For my column last week, I wanted to use a photo of myself that was ultra feminine and sexy, for rebuttal purposes. But that got me thinking about femininity and feminism. I have been a feminine person all of my life. In fact, I wish I had adult-sized versions of some of my childhood pink dresses. Speaking of childhood; a girlhood obsession with Barbies has lead me to a current obsession with fashion, and I proudly have every issue of Cosmo and Glamour produced in the last year archived on my bookshelf. I own pink-and cheetah print luggage, and I have more clothes in my dorm room than any college student should. I wear a short skirt almost every day, I cannot go into a drugstore without cruising the beauty aisle, I am currently sporting a faux-blonde hairstyle, and if I had to do the math, I have probably spent a year of my life doing my hair. In short, my name is Justine, and I’m feminine.
However, sometimes I feel like my ultra feminine presentation does not match my identity as a strong feminist. As a feminist, I know that my very feminine appearance fits perfectly with social-constructs that determine what a woman should look like. When I find myself being looked at through the “male gaze,” I’m pretty sure they like what they see. As a feminist, I also know that magazines like Cosmo and Glamour present information almost exclusively for cis-gendered, straight women. I also know that my decision to wear things like short skirts and makeup opens me up to critics who think that I dress the way I do to “please men.” At Mount Holyoke, I’ve certainly had my fair share of criticism.

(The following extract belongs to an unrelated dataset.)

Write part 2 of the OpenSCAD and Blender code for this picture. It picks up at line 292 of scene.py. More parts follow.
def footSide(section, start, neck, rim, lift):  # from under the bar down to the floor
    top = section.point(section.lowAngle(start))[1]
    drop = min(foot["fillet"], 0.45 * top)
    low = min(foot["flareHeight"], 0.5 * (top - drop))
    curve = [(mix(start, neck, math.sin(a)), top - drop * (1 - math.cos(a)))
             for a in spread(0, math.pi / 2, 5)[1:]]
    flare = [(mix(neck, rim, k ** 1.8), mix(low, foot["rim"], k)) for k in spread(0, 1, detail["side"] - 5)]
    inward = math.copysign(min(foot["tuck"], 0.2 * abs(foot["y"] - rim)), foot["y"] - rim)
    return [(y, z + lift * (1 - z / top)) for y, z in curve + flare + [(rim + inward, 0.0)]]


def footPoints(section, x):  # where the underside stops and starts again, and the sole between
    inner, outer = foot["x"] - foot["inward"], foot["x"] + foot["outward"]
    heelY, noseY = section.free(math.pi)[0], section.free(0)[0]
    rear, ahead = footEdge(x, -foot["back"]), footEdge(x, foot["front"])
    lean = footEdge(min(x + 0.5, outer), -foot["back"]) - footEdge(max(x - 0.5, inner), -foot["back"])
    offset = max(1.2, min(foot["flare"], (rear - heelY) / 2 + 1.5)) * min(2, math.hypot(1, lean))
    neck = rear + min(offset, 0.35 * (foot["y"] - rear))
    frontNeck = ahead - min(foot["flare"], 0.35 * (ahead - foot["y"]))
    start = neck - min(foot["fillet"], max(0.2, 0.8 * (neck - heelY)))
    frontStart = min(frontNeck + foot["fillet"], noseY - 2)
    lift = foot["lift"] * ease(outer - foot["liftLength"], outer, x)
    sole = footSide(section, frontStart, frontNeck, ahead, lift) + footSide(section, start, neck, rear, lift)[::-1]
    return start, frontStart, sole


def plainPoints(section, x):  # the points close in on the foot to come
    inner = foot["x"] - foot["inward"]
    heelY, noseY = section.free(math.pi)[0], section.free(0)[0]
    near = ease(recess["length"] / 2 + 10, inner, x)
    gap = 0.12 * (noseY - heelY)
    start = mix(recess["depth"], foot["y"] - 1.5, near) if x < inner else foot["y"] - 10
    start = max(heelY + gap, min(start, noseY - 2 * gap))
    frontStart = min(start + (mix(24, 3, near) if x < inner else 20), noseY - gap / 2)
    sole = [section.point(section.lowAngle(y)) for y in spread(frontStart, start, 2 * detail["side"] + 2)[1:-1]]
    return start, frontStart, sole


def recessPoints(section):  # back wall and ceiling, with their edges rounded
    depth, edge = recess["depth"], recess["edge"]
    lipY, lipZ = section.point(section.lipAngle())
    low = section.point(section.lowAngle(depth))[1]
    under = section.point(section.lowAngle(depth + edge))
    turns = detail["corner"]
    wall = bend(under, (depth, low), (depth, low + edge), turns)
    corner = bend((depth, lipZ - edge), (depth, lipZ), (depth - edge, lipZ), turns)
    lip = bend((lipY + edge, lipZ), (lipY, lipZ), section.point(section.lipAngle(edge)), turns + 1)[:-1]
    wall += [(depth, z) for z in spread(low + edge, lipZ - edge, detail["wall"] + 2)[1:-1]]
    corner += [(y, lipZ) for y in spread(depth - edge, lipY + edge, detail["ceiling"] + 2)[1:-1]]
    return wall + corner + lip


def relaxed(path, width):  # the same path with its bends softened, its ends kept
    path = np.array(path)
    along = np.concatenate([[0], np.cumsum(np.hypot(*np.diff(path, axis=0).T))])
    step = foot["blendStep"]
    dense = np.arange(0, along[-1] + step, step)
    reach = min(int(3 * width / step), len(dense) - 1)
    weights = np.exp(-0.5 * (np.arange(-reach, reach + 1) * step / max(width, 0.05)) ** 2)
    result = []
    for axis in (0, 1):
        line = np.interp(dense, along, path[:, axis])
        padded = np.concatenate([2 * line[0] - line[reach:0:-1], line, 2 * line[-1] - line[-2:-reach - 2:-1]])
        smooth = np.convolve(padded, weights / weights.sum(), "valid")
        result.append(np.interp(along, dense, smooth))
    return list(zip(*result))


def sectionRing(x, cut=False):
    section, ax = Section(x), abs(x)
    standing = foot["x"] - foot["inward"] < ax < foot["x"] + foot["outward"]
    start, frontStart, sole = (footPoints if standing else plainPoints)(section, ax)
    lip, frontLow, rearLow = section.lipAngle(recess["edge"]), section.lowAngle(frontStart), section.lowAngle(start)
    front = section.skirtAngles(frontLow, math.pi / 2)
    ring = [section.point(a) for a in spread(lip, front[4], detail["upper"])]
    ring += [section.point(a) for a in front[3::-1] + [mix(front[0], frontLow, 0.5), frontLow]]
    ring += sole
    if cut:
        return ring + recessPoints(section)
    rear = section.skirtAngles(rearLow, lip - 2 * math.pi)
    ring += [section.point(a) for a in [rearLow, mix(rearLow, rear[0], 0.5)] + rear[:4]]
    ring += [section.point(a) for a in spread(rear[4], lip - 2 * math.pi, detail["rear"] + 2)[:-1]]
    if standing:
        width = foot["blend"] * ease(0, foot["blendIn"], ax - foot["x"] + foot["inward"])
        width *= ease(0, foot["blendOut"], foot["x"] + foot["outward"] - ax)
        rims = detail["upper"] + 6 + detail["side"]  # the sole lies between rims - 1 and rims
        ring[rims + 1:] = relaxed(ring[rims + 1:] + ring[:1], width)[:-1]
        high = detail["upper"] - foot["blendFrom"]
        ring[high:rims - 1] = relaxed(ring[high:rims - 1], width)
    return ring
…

I love Mount Holyoke because it’s a place where we can have discussions about things like gender and sexuality and their place in our society. However, my normative presentation often makes me an “odd duck” when I express my views on gender and sexuality. People are surprised that I embrace feminist assertions like the social construction of gender and sexuality. I am a person of overwhelming privilege because my gender presentation and sexuality are considered “normal” and “acceptable” in even the most conservative of western societies. But that doesn’t mean that I don’t see problems like that one gender presentation or sexual identity is considered “better” than another. Perhaps the most difficult part of being both very feminine and very feminist is when people are surprised that I’m a good student. Since I’ve been at college, it has happened more than once. As a feminist, it makes me so angry that people would assume that femininity cannot equal intellect. An anonymous person once wrote to me on the Mount Holyoke Compliments page, and they mentioned that they know that has been a difficult part of my college experience.

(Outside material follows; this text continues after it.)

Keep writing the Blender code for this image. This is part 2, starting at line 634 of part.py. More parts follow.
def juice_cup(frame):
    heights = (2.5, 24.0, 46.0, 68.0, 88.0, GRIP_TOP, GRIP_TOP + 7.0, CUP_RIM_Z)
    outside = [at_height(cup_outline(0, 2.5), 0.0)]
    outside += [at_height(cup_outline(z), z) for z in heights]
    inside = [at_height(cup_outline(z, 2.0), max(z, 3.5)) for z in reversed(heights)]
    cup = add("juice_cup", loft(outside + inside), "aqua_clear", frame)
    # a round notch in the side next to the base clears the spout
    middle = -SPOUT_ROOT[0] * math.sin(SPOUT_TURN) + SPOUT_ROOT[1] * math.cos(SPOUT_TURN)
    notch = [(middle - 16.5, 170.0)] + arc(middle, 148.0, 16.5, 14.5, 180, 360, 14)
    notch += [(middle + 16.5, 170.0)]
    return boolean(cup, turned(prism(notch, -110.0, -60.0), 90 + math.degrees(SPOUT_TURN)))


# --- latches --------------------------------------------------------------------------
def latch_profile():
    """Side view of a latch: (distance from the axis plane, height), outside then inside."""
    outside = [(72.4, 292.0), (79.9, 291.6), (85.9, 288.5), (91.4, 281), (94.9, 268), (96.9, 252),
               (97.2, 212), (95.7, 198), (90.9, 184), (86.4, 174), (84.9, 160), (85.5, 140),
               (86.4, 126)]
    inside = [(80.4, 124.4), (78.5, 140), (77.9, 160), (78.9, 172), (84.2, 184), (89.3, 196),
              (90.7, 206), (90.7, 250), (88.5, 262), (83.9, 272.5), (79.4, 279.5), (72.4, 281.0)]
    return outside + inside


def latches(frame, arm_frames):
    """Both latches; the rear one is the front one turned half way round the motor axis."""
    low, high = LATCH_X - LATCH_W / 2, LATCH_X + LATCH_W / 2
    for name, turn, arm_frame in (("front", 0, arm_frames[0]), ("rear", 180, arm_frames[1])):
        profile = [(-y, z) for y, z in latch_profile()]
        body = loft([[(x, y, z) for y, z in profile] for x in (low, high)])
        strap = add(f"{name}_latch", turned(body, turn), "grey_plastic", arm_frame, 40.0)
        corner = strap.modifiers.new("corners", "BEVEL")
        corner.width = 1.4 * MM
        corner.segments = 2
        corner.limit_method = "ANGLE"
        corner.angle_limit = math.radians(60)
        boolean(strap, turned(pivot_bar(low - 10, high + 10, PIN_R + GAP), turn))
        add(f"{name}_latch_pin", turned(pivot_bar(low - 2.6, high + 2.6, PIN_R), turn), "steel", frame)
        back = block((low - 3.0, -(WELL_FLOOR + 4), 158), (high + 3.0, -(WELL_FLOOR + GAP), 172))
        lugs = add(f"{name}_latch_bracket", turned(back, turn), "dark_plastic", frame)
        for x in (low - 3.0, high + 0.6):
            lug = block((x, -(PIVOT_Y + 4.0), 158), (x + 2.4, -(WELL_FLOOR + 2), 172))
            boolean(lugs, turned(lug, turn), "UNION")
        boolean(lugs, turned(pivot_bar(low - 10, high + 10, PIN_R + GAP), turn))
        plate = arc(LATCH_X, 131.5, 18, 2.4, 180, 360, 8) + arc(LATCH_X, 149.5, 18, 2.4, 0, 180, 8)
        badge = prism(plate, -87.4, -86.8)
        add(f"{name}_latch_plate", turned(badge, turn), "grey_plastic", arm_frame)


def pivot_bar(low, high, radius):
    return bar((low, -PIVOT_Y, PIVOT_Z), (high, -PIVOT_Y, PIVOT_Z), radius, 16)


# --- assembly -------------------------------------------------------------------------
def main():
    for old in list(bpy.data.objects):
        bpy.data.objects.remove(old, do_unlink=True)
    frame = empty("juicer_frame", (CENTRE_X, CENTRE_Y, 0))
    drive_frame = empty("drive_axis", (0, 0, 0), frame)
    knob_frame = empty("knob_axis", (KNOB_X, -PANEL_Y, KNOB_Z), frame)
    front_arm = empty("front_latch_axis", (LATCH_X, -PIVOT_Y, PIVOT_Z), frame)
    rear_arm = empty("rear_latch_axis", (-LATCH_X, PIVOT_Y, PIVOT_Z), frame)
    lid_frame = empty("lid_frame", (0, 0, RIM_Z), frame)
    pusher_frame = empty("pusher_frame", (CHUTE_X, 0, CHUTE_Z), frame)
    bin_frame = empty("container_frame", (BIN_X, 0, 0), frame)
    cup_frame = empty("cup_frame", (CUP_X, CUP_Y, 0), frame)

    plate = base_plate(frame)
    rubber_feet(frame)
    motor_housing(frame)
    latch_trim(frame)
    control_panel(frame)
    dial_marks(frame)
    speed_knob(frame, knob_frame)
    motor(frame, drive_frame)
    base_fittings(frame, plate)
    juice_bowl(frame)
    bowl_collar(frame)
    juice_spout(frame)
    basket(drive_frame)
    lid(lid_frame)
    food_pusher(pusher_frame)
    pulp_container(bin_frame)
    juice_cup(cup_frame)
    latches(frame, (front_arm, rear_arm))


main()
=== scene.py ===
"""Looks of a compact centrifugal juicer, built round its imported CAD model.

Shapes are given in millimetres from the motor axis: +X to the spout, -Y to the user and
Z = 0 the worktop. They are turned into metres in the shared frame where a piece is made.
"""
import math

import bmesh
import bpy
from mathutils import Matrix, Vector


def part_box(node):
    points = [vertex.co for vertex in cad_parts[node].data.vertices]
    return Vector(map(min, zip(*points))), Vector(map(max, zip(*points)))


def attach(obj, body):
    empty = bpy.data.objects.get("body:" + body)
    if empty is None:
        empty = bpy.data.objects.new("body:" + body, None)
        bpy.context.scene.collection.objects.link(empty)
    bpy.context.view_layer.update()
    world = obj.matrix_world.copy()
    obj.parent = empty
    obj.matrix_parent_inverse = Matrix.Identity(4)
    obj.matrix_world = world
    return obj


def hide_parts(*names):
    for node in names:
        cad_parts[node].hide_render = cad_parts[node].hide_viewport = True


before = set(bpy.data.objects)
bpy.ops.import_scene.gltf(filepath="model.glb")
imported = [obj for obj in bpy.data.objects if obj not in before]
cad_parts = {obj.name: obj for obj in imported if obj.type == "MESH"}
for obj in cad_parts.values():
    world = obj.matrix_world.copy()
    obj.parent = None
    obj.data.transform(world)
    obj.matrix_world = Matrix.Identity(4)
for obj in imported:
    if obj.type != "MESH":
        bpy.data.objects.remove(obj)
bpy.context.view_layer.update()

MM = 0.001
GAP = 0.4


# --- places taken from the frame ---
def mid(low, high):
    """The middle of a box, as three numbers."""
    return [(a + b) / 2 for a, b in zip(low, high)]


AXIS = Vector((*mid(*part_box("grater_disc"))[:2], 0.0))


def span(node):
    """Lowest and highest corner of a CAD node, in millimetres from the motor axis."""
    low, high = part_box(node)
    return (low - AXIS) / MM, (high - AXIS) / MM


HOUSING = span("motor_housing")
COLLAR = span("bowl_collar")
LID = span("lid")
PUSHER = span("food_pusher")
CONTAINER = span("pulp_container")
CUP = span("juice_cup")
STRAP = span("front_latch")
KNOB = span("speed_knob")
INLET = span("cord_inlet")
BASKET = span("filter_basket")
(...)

Sometimes though, I do manage to stop wrestling with my feminine/feminist identity. I remind myself that while Cosmo is a largely heteronormative magazine, it works to fight the issue of campus rape, quite the feminist cause. I browse the feminist tag on tumblr, and remember that there are feminists out there of all different identities. And I remember that my own personal interpretation of feminism is that all people, of all different sexual identities and gender presentations and races, and religions and everything, should have the ability to be themselves, regardless of societal constructions.